L’extension de la « cancel culture »
Après la « cancel culture » (culture de l’annulation), allons-nous vers une « cancel population » (au sens d’annuler la population) ? La question se pose tant le thème de l’euthanasie a réapparu dans les discussions à l’occasion du débat parlementaire sur le sujet. La « cancel culture » est une expression devenue à la mode. Elle désigne une pratique importée des États-Unis visant à ostraciser certains individus ou groupes considérés comme problématiques, au regard des derniers avatars du politiquement correct et à les annuler socialement et politiquement. La destruction des statues de personnages historiques, déclarés idéologiquement non conformes, en constitue une illustration visible.
Avec ce que nous pourrions appeler la « cancel population », nous sommes confrontés à un mouvement similaire qui consiste cette fois à détruire non des êtres de pierre mais des personnes de chair sous prétexte qu’elles sont plus faibles, dépendantes, ou improductives. Dans notre numéro précédent, Adélaïde Pouchol a remarquablement décrypté cette offensive générale en faveur de l’euthanasie et ses non-dits. Je n’y reviendrai donc pas.
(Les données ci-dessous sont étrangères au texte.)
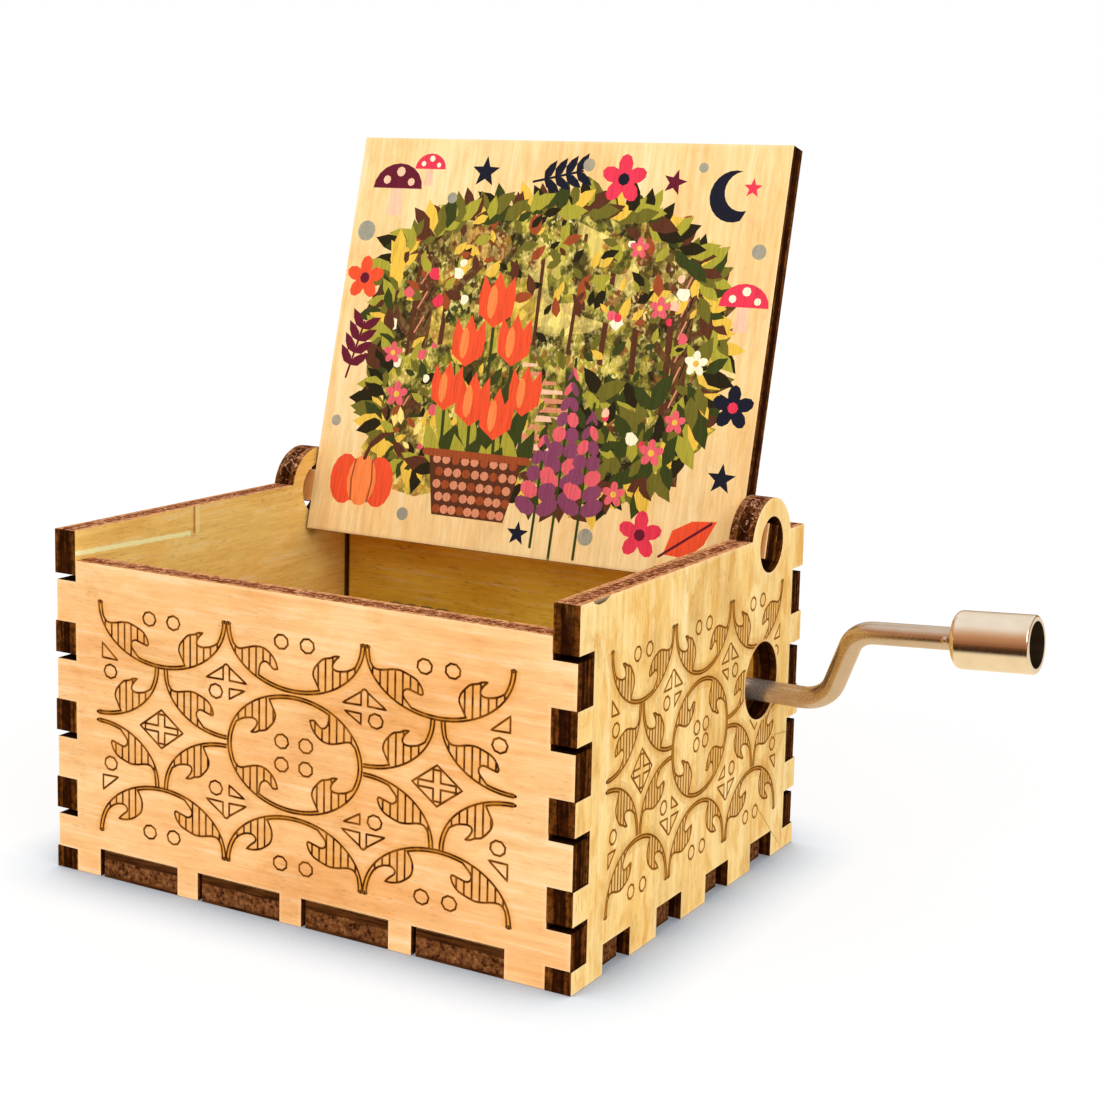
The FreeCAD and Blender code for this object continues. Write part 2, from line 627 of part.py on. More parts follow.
def worm():
    """Single-start worm pressed on the drive shaft."""
    lead = math.pi * MODULE
    length = size("worm_turns") * lead
    pitch_radius = size("worm_radius")
    root = pitch_radius - DEDENDUM
    tip = pitch_radius + ADDENDUM
    sunk = root - MODULE / 3  # the thread's profile reaches into the core
    corners = []
    for radius, side in ((sunk, -1), (tip, -1), (tip, 1), (sunk, 1)):
        corners.append(Vector(radius, 0, side * tooth_half(radius - pitch_radius)))
    profile = Part.makePolygon(corners + corners[:1])
    swept = length + lead
    helix = Part.makeLongHelix(lead, swept, pitch_radius, 0, HAND < 0)
    thread = Part.Wire(helix).makePipeShell([profile], True, True)
    thread.translate(Vector(0, 0, -swept / 2))
    keep = Part.makeCylinder(2 * tip, length, Vector(0, 0, -length / 2))
    core = Part.makeCylinder(root, length, Vector(0, 0, -length / 2))
    threaded = core.fuse(thread.common(keep)).removeSplitter()
    # turn the crest at mid length to face the wheel, where the wheel has a gap
    threaded.rotate(Vector(), Vector(0, 0, 1), HAND * 360 * swept / 2 / lead)
    threaded.rotate(Vector(), Vector(0, 1, 0), 90)
    threaded.translate(Vector(-size("drum_left"), size("shaft_behind"), size("shaft_up")))
    plain = "worm_hub_left - drum_left - worm_turns * pi * tooth_module / 2"
    hub = on_shaft("worm_plain_hub", "worm_hub", f"{plain} + tooth_module / 3", "-worm_hub_left")
    body = joined("worm_body", [shaped("worm_thread", threaded), hub])
    bore = on_shaft("worm_bore", "shaft_radius", "shaft_left + shaft_right", "-shaft_left")
    return node("worm", without("worm_turned", body, [bore]))


def drive_shaft():
    body = on_shaft("shaft_bar", "shaft_radius", "shaft_left + shaft_right", "-shaft_left")
    deep = f"socket_depth + {OVER}"
    socket = on_shaft("shaft_socket", "socket_radius", deep, "shaft_right - socket_depth")
    groove_x = "-clip_left - running"
    groove_width = "clip_plate + 2 * running"
    ring = on_shaft("groove_ring", f"shaft_radius + {OVER}", groove_width, groove_x)
    groove = without("clip_groove", ring, [on_shaft("groove_core", "clip_eye", groove_width, groove_x)])
    return node("drive_shaft", without("shaft_turned", body, [socket, groove]))


def retaining_clip():
    """Open spring clip in the shaft's groove, outside the left post."""
    disc = on_shaft("clip_disc", "clip_radius", "clip_plate", "-clip_left")
    through = f"clip_plate + 2 * {OVER}"
    eye = on_shaft("clip_eye_cut", "clip_eye", through, f"-clip_left - {OVER}")
    mouth = block("clip_mouth_cut", (through, "clip_mouth", f"clip_radius + {OVER}"),
                  (f"-clip_left - {OVER}", "shaft_behind - clip_mouth / 2", "shaft_up"))
    return node("retaining_clip", without("clip_stamped", disc, [eye, mouth]))


worm_wheel()
worm()
drive_shaft()
retaining_clip()

# --------------------------------------------------------------------- crank

LEAN = math.radians(size("crank_lean"))
LIFT = math.radians(size("grip_lift"))
CRANK_OUT = Vector(0, -math.sin(LEAN), math.cos(LEAN))
CRANK_AXIS = Vector(0, size("shaft_behind"), size("shaft_up"))
GRIP = Vector(math.cos(LIFT), 0, 0) + CRANK_OUT * math.sin(LIFT)
BEND_TWO = CRANK_AXIS + Vector(size("crank_bend_two"), 0, 0) + CRANK_OUT * size("crank_throw")


def on_grip(x):
    """Point of the grip's axis at a distance right of the box's middle."""
    return BEND_TWO + GRIP * ((x - BEND_TWO.x) / GRIP.x)


def rounded_path(corners, radii):
    """Straight runs joined by tangent arcs."""
    edges = []
    start = corners[0]
    for before, corner, after, radius in zip(corners, corners[1:], corners[2:], radii):
        into = (corner - before).normalize()
        out = (after - corner).normalize()
        turn = into.getAngle(out)
        cut = radius * math.tan(turn / 2)
        first = corner - into * cut
        last = corner + out * cut
        inward = (out - into).normalize()
        middle = corner + inward * (radius / math.cos(turn / 2) - radius)
        edges.append(Part.LineSegment(start, first).toShape())
        edges.append(Part.Arc(first, middle, last).toShape())
        start = last
    edges.append(Part.LineSegment(start, corners[-1]).toShape())
    return Part.Wire(edges)


def crank_rod():
    """Bent rod, screwed into the shaft by a stud; its far end is riveted inside the knob."""
    end = size("grip_start") + size("knob_floor") + size("knob_play")
    corners = [
        CRANK_AXIS + Vector(size("shaft_right"), 0, 0),
        CRANK_AXIS + Vector(size("crank_bend_one"), 0, 0),
        BEND_TWO,
        on_grip(end),
    ]
    path = rounded_path(corners, (size("bend_radius_one"), size("bend_radius_two")))
    radius = size("rod_radius")
    ring = Part.Wire(Part.Circle(corners[0], Vector(1, 0, 0), radius).toShape())
    rod = path.makePipeShell([ring], True, False)
    straight = math.pi * radius**2 * path.Length
    print(f"crank rod, volume over section times length: {rod.Volume / straight:.4f}")
    reach = size("stud_length")
    stud_radius = size("socket_radius") - size("stud_ease")
    stud = Part.makeCylinder(stud_radius, reach, corners[0] - Vector(reach, 0, 0), Vector(1, 0, 0))
    head = Part.makeCylinder(size("rivet_radius"), size("rivet_depth"), on_grip(end), GRIP)
    pieces = [stud, head]
    # two pinched lugs keep the knob from sliding inward
    lug_radius = size("lug_radius")
    across = GRIP.cross(Vector(0, 0, 1)).normalize()
    lug_middle = on_grip(size("grip_start") - 2 * lug_radius)
    for side in (-1, 1):
        lug = Part.makeSphere(lug_radius)
        lug.translate(lug_middle + across * side * (radius - lug_radius / 4))
        pieces.append(lug)
    return node("crank_rod", shaped("crank_rod_bent", rod.multiFuse(pieces).removeSplitter()))


def rounded_rim(solid, middle, radius):
    """Round the circular edge whose centre is given."""
    rims = [edge for edge in solid.Edges if edge.Closed and (edge.CenterOfMass - middle).Length < 0.01]
    return solid.makeFillet(radius, rims)


def knob():
    """Hollow turned knob that spins between the lugs and the riveted end of the rod."""
    radius = size("knob_radius")
    length = size("knob_length")
    floor = size("knob_floor")
    start = on_grip(size("grip_start"))
    shell = Part.makeCylinder(radius, length, start, GRIP)
    shell = rounded_rim(shell, start, size("knob_round"))
    shell = rounded_rim(shell, start + GRIP * length, size("knob_rim_round"))
    hollow = Part.makeCylinder(radius - size("knob_wall"), length, start + GRIP * floor, GRIP)
    bore = Part.makeCylinder(size("rod_radius") + size("running"), length, start - GRIP, GRIP)
    return node("crank_knob", shaped("crank_knob_turned", shell.cut(hollow).cut(bore)))


crank_rod()
knob()

# -------------------------------------------------------------------- output

doc.recompute()


def check_document():
    for thing in doc.Objects:
        if {"Invalid", "Error"} & set(thing.State):
            raise RuntimeError(f"{thing.Label} did not recompute: {thing.State}")
    for thing in NODES:
        if thing.Shape.isNull() or not thing.Shape.isValid() or not thing.Shape.Solids:
            raise RuntimeError(f"{thing.Label} has no valid solid")


check_document()
os.makedirs("parts", exist_ok=True)
for thing in NODES:
    thing.Shape.exportStep(f"parts/{thing.Label}.step")
    print(f"{thing.Label:16s} solids {len(thing.Shape.Solids):3d}  volume {thing.Shape.Volume:9.1f} mm3")
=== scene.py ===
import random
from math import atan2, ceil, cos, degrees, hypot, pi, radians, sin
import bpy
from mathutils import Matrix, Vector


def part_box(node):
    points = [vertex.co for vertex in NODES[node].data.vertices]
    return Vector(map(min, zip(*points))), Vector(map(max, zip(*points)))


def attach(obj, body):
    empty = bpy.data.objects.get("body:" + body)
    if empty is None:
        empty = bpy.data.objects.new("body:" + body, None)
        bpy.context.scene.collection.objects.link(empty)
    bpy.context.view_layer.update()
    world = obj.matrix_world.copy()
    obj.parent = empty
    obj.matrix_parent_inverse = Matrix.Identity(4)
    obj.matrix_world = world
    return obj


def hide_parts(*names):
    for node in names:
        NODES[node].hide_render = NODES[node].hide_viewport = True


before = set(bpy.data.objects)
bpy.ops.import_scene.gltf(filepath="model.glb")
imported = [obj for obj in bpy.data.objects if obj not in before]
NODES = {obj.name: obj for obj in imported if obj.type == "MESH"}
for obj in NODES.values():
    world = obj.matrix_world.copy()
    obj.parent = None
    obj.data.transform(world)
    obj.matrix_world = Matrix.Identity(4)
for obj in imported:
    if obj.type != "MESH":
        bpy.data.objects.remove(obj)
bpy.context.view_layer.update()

# Looks of the hand-cranked wooden music box.
# The frame is in metres. Art on a panel is in millimetres on its outer face.

from types import SimpleNamespace

import bpy
import numpy
from mathutils import Matrix, Vector
from mathutils.geometry import delaunay_2d_cdt
from mathutils.kdtree import KDTree

MM = 0.001
X_AXIS, Y_AXIS, Z_AXIS = Vector((1, 0, 0)), Vector((0, 1, 0)), Vector((0, 0, 1))
X, Y, Z = 0, 1, 2
LID_LEAN = radians(14)   # the open lid leans back this far from upright
LID_OUTWARD = Vector((0, -cos(LID_LEAN), sin(LID_LEAN)))


def in_scene(name, data):
    """A new object with this data."""
    made = bpy.data.objects.new(name, data)
    bpy.context.scene.collection.objects.link(made)
    return made


# ------------------------------------------------------------------ shader nodes

def tint(red, green, blue, cover=1.0):
    """A colour as seen on screen, 0 to 255, turned into the linear one that shaders use."""
    linear = []
    for level in (red, green, blue):
        share = level / 255
        linear.append(share / 12.92 if share <= 0.04045 else ((share + 0.055) / 1.055) ** 2.4)
    return (*linear, cover)


def drawn(axis, along, across):
    """A scale per millimetre for marks that are drawn out along one axis."""
    scale = [across, across, across]
    scale[axis] = along
    return scale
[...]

Je voudrais seulement souligner ici que les prises de position contre l’euthanasie de deux personnalités aussi différentes que Michel Houellebecq et Luc Ferry (Le Figaro des 6 et 8 avril) montrent que ce problème relève d’abord du respect de la nature profonde de l’homme.
Un préalable indispensable
La vaccination est au cœur de notre actualité. Disons-le tout net : nous n’avons pas ici la compétence pour donner un avis médicalement sûr. En revanche, nous avons celle de poser clairement une question. Celle-ci concerne les vaccins fabriqués en utilisant des embryons humains avortés. De ce fait, il est légitime de nous demander, dans le cas où nous acceptons de recourir à ces vaccins, si nous collaborons de près ou de loin à l’avortement. La Congrégation pour la doctrine de la Foi a donné des réponses à ce sujet. Nous avons également demandé à un théologien moraliste de nous éclairer sur cette problématique tout en rapportant également des positions différentes. Ce faisant, nous posons clairement un pari : celui de la réflexion à l’aide des principes de la théologie morale plutôt que la réaction passionnelle.
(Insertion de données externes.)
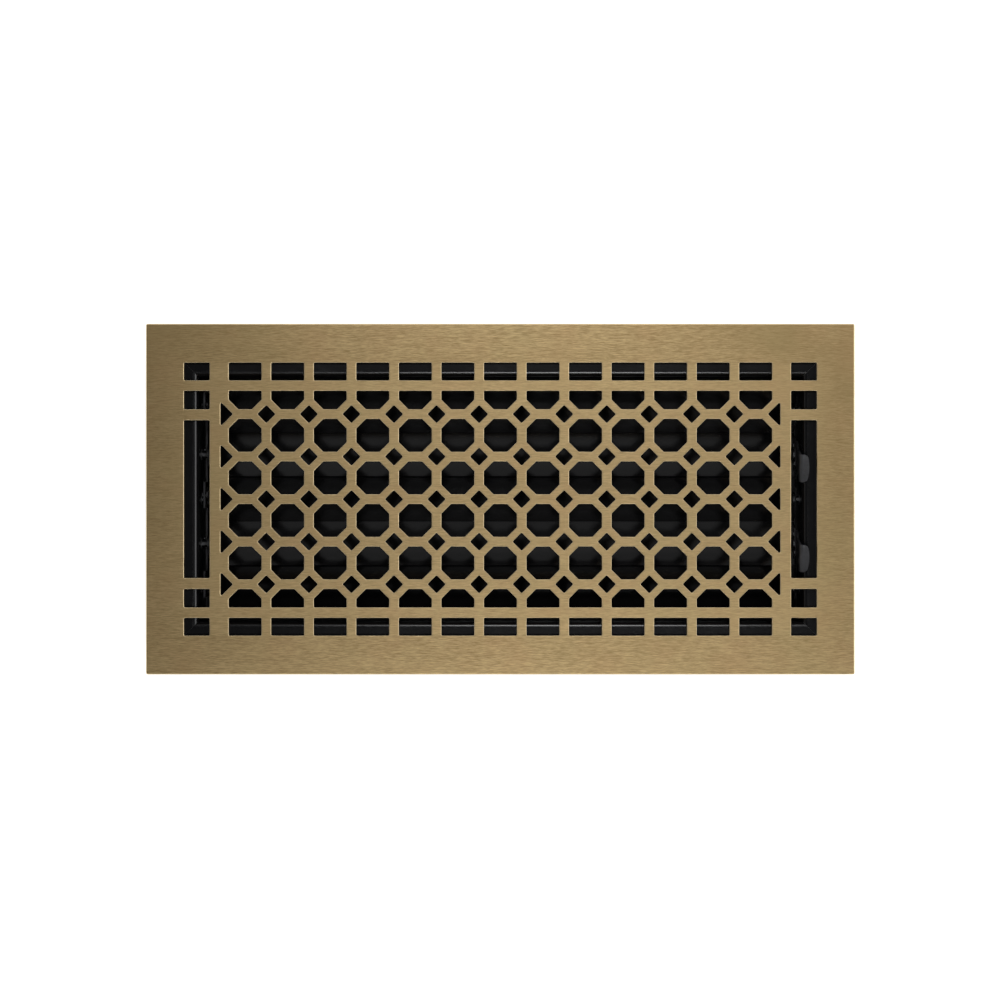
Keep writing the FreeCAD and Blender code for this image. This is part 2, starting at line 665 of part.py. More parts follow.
def drive_bar(doc):
    """Flat bar that joins the cranks: round holes for the even ones, ears with slots for the odd ones."""
    body = new_body(doc, "drive_bar")
    start = "-bar_inner - bar_sheet"
    numbers = blade_numbers(doc)
    held = [f"{pivot_line(n)} + swing_y" for n in numbers if opens_forward(n)]
    eared = [f"{pivot_line(n)} + swing_y" for n in numbers if not opens_forward(n)]
    strip = new_sketch(body, "YZ_Plane", start)
    rectangle(strip, f"{eared[-1]} - ear_half", f"{eared[0]} + ear_half", "-strip_low", "-strip_top")
    pad(body, strip, "bar_sheet")
    ears = new_sketch(body, "YZ_Plane", start)
    windows = new_sketch(body, "YZ_Plane")
    slots = new_sketch(body, "YZ_Plane")
    slot_top = "swing_z + 2 * swing_rise"
    for y in eared:
        rectangle(ears, f"{y} - ear_half", f"{y} + ear_half", "-strip_low", "ear_top")
        rectangle(windows, f"{y} - window_y", f"{y} + window_y",
                  "swing_rise / 2 - window_z", "swing_rise / 2 + window_z")
        rectangle(slots, f"{y} - crank_pin - run_gap", f"{y} + crank_pin + run_gap", "swing_z", slot_top)
    pad(body, ears, "bar_sheet")
    pocket(body, windows)
    pocket(body, slots)
    drill(body, "YZ_Plane", "0", None, "crank_pin + run_gap", [(y, "swing_z") for y in eared])
    drill(body, "YZ_Plane", "0", None, "crank_pin + run_gap", [(y, slot_top) for y in eared])
    drill(body, "YZ_Plane", "0", None, "crank_pin + run_gap", [(y, "-swing_z") for y in held])
    put(body, "0", "-pivot_drop")
    return body


# ---- thumb levers at the right end ----

def stud_places():
    """Lever rivets in the lever's own frame, which leans away from its louvre's."""
    turn = "(lever_lean + closed_angle)"
    return [
        (f"{y} * cos{turn} + stud_up * sin{turn}", f"stud_up * cos{turn} - ({y}) * sin{turn}")
        for y in both("stud_side")
    ]


def lever(doc, name):
    """Arm that stands up through the end slot, with a rounded tongue turned outwards."""
    body = new_body(doc, name)
    tongue = new_sketch(body, "XY_Plane", "lever_radius - lever_sheet")
    circle(tongue, "blade_right + tongue_reach - tongue_round", "0", "tongue_round")
    pad(body, tongue, "lever_sheet")
    trim = new_sketch(body, "XY_Plane")
    rectangle(trim, "blade_right - 3 * tongue_round", "blade_right + 3 * tongue_round",
              "-2 * tongue_round", "2 * tongue_round")
    rectangle(trim, "blade_right", "blade_right + tongue_round", "-tongue_half", "tongue_half")
    trimmed = pocket(body, trim)
    root = value_of(body, "blade_right + lever_sheet")
    round_edges(body, trimmed, "tongue_corner",
                lambda e: e.BoundBox.XMin > root and max(e.BoundBox.XLength, e.BoundBox.YLength) < 0.01)
    arm = new_sketch(body, "YZ_Plane", "blade_right")
    outline(arm, (
        ("-lever_neck", "0"),
        ("lever_neck", "0"),
        ("tongue_half", "lever_radius"),
        ("-tongue_half", "lever_radius"),
    ))
    pad(body, arm, "lever_sheet")
    discs(body, "YZ_Plane", "blade_right", "lever_sheet", "lever_base", [("0", "0")])
    drill(body, "YZ_Plane", "0", None, "pivot_radius + run_gap", [("0", "0")])
    drill(body, "YZ_Plane", "0", None, "stud_radius + run_gap", stud_places())
    put(body, pivot_line(LEVER_BLADES[name]), "-pivot_drop", "lever_lean", 1)
    return body


def lever_rivets(doc, name):
    """Two rivets through a lever and its louvre's turned-up end."""
    body = new_body(doc, name + "_rivets")
    centres = [(y, "stud_up") for y in both("stud_side")]
    inner = "blade_right - blade_sheet"
    discs(body, "YZ_Plane", inner, "blade_sheet + lever_sheet", "stud_radius", centres)
    discs(body, "YZ_Plane", f"{inner} - stud_rise", "stud_rise", "stud_head", centres)
    discs(body, "YZ_Plane", "blade_right + lever_sheet", "stud_rise", "stud_head", centres)
    put(body, pivot_line(LEVER_BLADES[name]), "-pivot_drop", "closed_angle", -1)
    return body


def model(doc):
    """Every sub-part, in the order it would come off a bench."""
    parts = [faceplate(doc)]
    parts += [side_wall(doc, "rear_side_wall", 1), side_wall(doc, "front_side_wall", -1)]
    parts += [end_wall(doc, "left_end_wall", -1), end_wall(doc, "right_end_wall", 1)]
    parts += [corner_rivets(doc), flange_screws(doc)]
    parts += [pivot_bushes(doc, "left_bushes", -1), pivot_bushes(doc, "right_bushes", 1)]
    for number in blade_numbers(doc):
        parts += [louvre(doc, number), pivot_pins(doc, number), crank(doc, number), crank_pin(doc, number)]
    parts.append(drive_bar(doc))
    for name in LEVER_BLADES:
        parts += [lever(doc, name), lever_rivets(doc, name)]
    return parts


def check(doc, parts):
    """Stop before anything is written if an object failed or a shape is unsound."""
    for item in doc.Objects:
        if "Invalid" in item.State or "Error" in item.State:
            raise RuntimeError(f"{item.Name} is {item.State}")
    for part in parts:
        if part.Shape.isNull() or not part.Shape.isValid():
            raise RuntimeError(f"{part.Label} has no sound shape")


def main():
    doc = FreeCAD.newDocument("FloorRegister")
    make_sheet(doc)
    parts = model(doc)
    doc.recompute()
    check(doc, parts)
    os.makedirs("parts", exist_ok=True)
    for part in parts:
        part.Shape.exportStep(os.path.join("parts", part.Label + ".step"))
        print(part.Label, len(part.Shape.Solids), round(part.Shape.Volume, 1))


main()
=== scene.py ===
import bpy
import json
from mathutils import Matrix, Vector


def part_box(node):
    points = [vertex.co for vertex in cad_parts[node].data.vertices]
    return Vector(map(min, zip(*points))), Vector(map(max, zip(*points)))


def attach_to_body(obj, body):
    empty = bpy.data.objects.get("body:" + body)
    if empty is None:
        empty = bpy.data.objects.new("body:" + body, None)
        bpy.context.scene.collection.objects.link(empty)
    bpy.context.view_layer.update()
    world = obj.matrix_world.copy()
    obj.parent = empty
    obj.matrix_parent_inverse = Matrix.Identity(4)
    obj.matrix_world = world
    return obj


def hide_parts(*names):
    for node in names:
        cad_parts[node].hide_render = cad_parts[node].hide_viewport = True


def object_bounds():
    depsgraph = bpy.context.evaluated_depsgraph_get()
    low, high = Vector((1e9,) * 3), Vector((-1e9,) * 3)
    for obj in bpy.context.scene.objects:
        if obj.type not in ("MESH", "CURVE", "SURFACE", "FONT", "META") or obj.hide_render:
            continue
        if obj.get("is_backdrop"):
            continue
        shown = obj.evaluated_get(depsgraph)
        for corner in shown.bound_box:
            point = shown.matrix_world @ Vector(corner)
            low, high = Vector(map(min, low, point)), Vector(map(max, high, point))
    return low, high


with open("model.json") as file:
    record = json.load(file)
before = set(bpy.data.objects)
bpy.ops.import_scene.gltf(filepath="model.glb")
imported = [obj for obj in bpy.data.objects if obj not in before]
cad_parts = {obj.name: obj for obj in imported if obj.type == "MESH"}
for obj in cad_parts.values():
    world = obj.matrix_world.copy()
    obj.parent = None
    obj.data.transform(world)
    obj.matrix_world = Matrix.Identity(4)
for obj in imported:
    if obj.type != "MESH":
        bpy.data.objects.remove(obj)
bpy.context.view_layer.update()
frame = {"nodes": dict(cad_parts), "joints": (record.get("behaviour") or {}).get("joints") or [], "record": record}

import json
import math

import bmesh
import bpy
from bpy.props import FloatProperty, FloatVectorProperty, IntProperty, PointerProperty
from mathutils import Matrix, Vector

bl_info = {
    "name": "Floor Register",
    "version": (1, 0, 0),
    "blender": (4, 5, 0),
    "location": "View3D > Sidebar > Register",
    "description": "Cast face, thumb levers, fasteners and finishes of a louvred floor register",
    "category": "Object",
}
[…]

Ce difficile sujet nous oblige également à mettre en avant deux éléments importants. Premier élément : l’Église vit aujourd’hui une crise profonde qui affecte directement l’acceptation des enseignements du magistère. Cette difficulté ne date pas du pontificat actuel, même si celui-ci a pu l’augmenter. Mettre le doigt sur ce problème ne revient pas à s’en réjouir, ce qui serait une manière particulièrement malsaine de réagir. Toujours est-il qu’il faut bien constater la permanence de cette crise. D’une certaine manière, l’avenir de l’Église dépendra de notre capacité à en sortir et à renouer les fils entre vérité, autorité et obéissance.
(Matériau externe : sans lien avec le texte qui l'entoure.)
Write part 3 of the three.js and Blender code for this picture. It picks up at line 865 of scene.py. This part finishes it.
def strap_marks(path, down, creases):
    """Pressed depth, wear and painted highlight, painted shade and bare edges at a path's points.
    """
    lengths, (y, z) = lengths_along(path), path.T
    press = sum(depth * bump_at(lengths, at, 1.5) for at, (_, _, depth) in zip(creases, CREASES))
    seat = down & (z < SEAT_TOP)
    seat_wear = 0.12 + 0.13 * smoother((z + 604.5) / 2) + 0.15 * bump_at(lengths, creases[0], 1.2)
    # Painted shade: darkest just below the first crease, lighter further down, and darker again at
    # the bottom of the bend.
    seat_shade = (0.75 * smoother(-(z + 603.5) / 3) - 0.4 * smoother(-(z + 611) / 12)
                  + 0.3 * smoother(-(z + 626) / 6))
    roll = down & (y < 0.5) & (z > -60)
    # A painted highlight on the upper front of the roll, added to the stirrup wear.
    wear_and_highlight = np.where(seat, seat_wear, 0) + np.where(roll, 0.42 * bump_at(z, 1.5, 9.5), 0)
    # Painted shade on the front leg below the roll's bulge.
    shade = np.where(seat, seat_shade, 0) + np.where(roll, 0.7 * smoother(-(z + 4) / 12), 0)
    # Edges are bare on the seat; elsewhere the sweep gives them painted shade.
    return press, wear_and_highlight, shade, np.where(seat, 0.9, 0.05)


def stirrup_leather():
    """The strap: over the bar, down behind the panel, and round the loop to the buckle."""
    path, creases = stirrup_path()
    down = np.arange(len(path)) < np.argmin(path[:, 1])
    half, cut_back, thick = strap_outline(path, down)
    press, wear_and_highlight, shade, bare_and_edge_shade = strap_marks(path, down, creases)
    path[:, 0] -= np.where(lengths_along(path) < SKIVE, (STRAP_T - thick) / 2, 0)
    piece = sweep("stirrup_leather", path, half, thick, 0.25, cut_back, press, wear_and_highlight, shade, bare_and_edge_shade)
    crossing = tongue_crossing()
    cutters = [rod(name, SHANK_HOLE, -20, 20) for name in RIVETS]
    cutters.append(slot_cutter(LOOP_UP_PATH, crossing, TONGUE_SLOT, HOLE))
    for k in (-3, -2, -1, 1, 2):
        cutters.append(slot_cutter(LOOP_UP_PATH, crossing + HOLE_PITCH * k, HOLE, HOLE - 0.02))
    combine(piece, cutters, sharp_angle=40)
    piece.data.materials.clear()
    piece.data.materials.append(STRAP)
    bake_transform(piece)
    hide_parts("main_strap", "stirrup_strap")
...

Deuxième élément : l’avortement reste un crime contre une vie innocente. L’acte lui-même est toujours condamnable et nous devons tout faire pour l’éradiquer. Ce qui n’interdit pas, et même oblige, à une véritable compassion active envers les victimes collatérales que sont souvent les femmes qui y ont recours. À ce titre, s’il semble possible, sans collaborer au mal, de recevoir certains types de vaccins, il n’en reste pas moins nécessaire de continuer à condamner l’avortement et d’agir politiquement pour obtenir un jour la disparition de sa légalisation. Ce préalable intellectuel et moral est primordial.
La machine et les rouages
Euthanasie et avortement. Ces combats sont gigantesques et l’un et l’autre marquent une rupture de civilisation. Ils impliquent de rompre avec un certain conformisme intellectuel qui entraîne souvent un conformisme moral et social. Dans La Machine et les Rouages (1), Michel Heller montrait que la révolution soviétique visait la refonte du matériau humain et sa transformation en rouages permettant le fonctionnement de l’immense machine soviétique. Pas un domaine de la vie n’était épargné. L’infantilisation aussi bien que la captation permanente du temps, la peur ou la corruption étaient constamment utilisées. D’une certaine manière, nous en sommes là. « Soumis à une constante rééducation, écrit l’auteur, l’individu perd tout contact avec la réalité. » En retrouvant le contact avec la nature humaine et ses implications, nous ouvrons inversement la porte à notre propre éducation à la vérité qui libère. Ce faisant, nous nous inscrivons aussi comme des grains de sable dans les rouages d’un totalitarisme qui ne dit pas son nom.
1. Michel Heller, La Machine et les Rouages, Gallimard, coll. « Tel », 322?p., 11,60 €.